Art is a special and élite area. So is being a NASA astronaut, a Math Professor or a wedding cake maker but that does not make these people artists. And a formally trained and educated artist can do and think about things that the vast, majority of people out there cannot do – no matter how hard you make a power-point presentation or plan a product launch.

Think about it this way – I believe that any artist can get into a business or arts program, or even an engineering program if they try hard enough. Isn't that what those motivational posters tell us? Conversely, there are only a few people who are able to get into a Fine Arts studio program. The difference? They have a talent, and not because they are good at listening to a client and trying really hard.

('Uh Oh, Seth Godin Is Flatter Marketing with the Word "Art"', The ArtListPro blog)

Actually, the 'artist' bit isn't even the most outrageous claim Godin makes in Linchpin:

You Are a Genius

No one is a genius all the time. Einstein had trouble finding his house when he walked home from work every day. But all of us are geniuses sometimes.

(Linchpin, Seth Godin)

At this point, you might expect to hear squawks of protest from Lateral Action, given that I've already said you don't need to be a genius to be a creative success. But semantics aside, Seth and I are really saying the same thing: don't put others on a lofty pedestal and label them 'geniuses' whom you could never hope to emulate. It may feel like modesty, but it's actually an excuse. Michelangelo's story shows us that the biggest differences between geniuses and the rest of us are not God-given talent and supernatural intelligence, but things like work, passion, critical thinking, courage and persistence – which are within the reach of all of us, once we commit.

Reading Linchpin reminded me of one of my favourite books about the creative process, The Art of Work by Roger Coleman, which was the inspiration for my piece about Michelangelo. Coleman is an 'artist turned craftsman' and Professor of Design who challenges our received assumptions about the nature of art:

The history of art is really the history of skilled work – no more, no less – and when we marvel at the products of other periods and cultures, we marvel at the achievements of a tradition of skilled work, not 'art'.

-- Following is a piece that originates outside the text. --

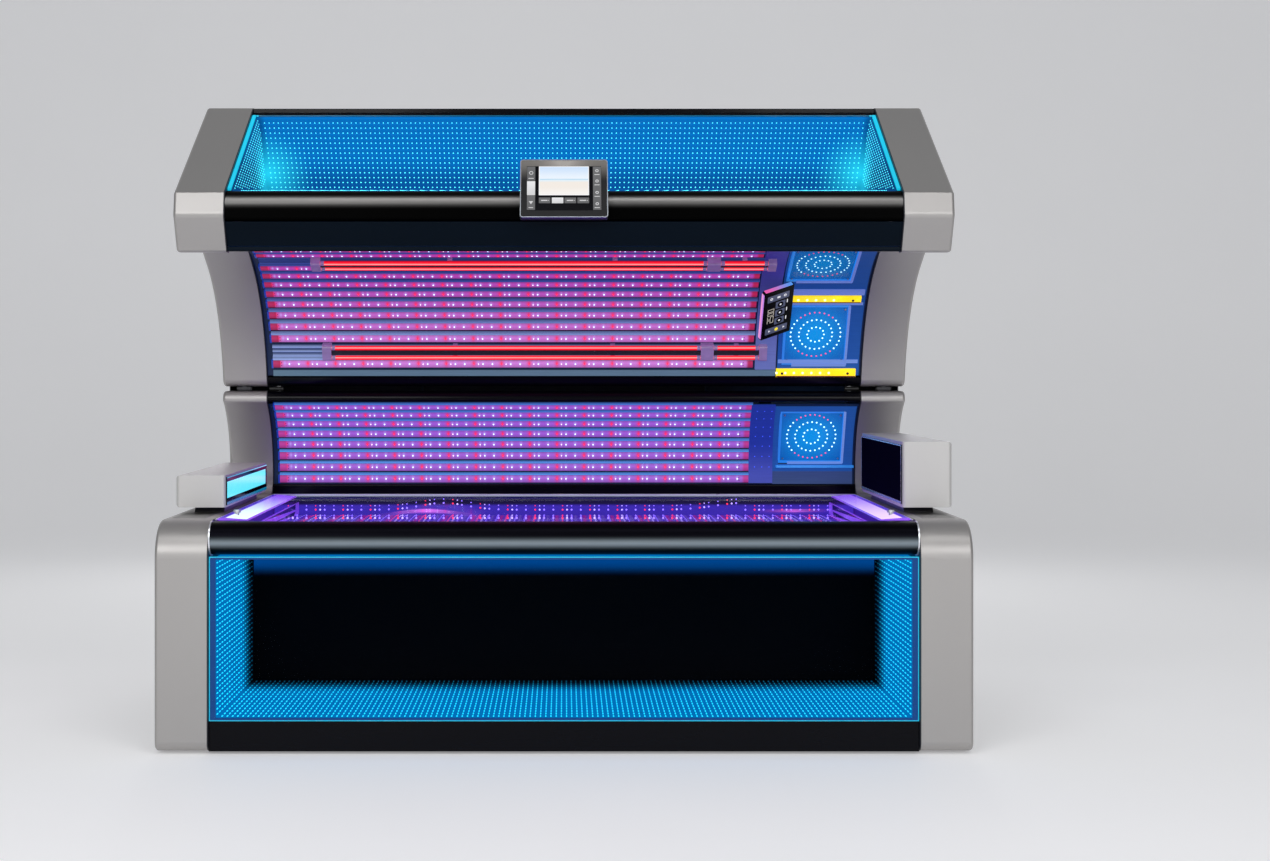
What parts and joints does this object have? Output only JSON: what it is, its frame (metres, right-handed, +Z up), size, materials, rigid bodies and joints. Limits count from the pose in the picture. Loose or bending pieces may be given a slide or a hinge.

(The Art of Work, Roger Coleman)

Earlier cultures, he argues, would not have distinguished between the artist and the craftsman — they were one and the same, no matter how accomplished or refined the work. The word 'art' simply meant 'skill' or 'work'. Shakespeare used the word in this sense when he wrote "There's no art / To find the mind's construction in the face". And according to my Oxford English Dictionary the primary meaning of the word is still "human creative skill or its application".

For Roger Coleman, this original artistic tradition is personified in the figure of Daedalus, the fabled artisan and inventor of Greek mythology:

Daedalus is the archetypal craftsman: inventor and engineer; architect and builder; artist and sculptor; designer of labyrinths; maker of wings; problem solver and toymaker. In short, the virtuoso exponent of all that is skilful, inventive, constructive and creative.

(The Art of Work, Roger Coleman)

In other words he didn't confine his creative energies to paint or marble. He also got his hands dirty solving problems in the real world. His work was breathtaking but not perfect – as his son Icarus found to his cost.

Like Godin, Coleman blames the Industrial Revolution for stifling this tradition of art-as-skilled-work:

It was the Industrial Revolution that finally distorted our understanding of the daedalic tradition by demanding an absolute distinction between work – labour that could be exploited in the factories and fields of the nineteenth century – and an art that was to be revered and idolised as close to genius. In its original use the word art meant skill and the exercise of skill – we still use the word in this sense – but it was only in the late nineteenth century that the words art and artist developed their modern meanings. At the same time another word – artisan – was co-opted to distinguish the skilled manual worker from the intellectual, imaginative or creative artist, and artists emerged as a very special category of cultural workers, producing a rare and marginal commodity – works of art.

(The Art of Work, Roger Coleman)

So if you feel nostalgic for the good old days, when pure artists pursued their noble calling unsullied by the world of commerce and practical problems, I hate to break it to you but that's actually a manufactured modern myth. Not only that, the myth has served a pretty basic purpose: marketing. What better way to avoid the daily grind of the factory and get sky-high prices for your work than to persuade the world that the productions of your pen/paintbrush/chisel are the effusions of artistic genius? Nice work if you can get it.

I'm not saying individual artists are this cynical, or even this aware of what's been happening. But I am saying that true artists can work in any medium, and that artistic types (who include me) have no right to look down their noses at those who are outstandingly "skilful, inventive, constructive and creative" in other fields of work.

What Do You Think?

Should we reserve the term 'artist' for those who work in the arts?

Is it possible to be an artist in business, education, childcare, construction – or other non-artistic professions?

What difference would it make to your work if you decided to approach it as an artist?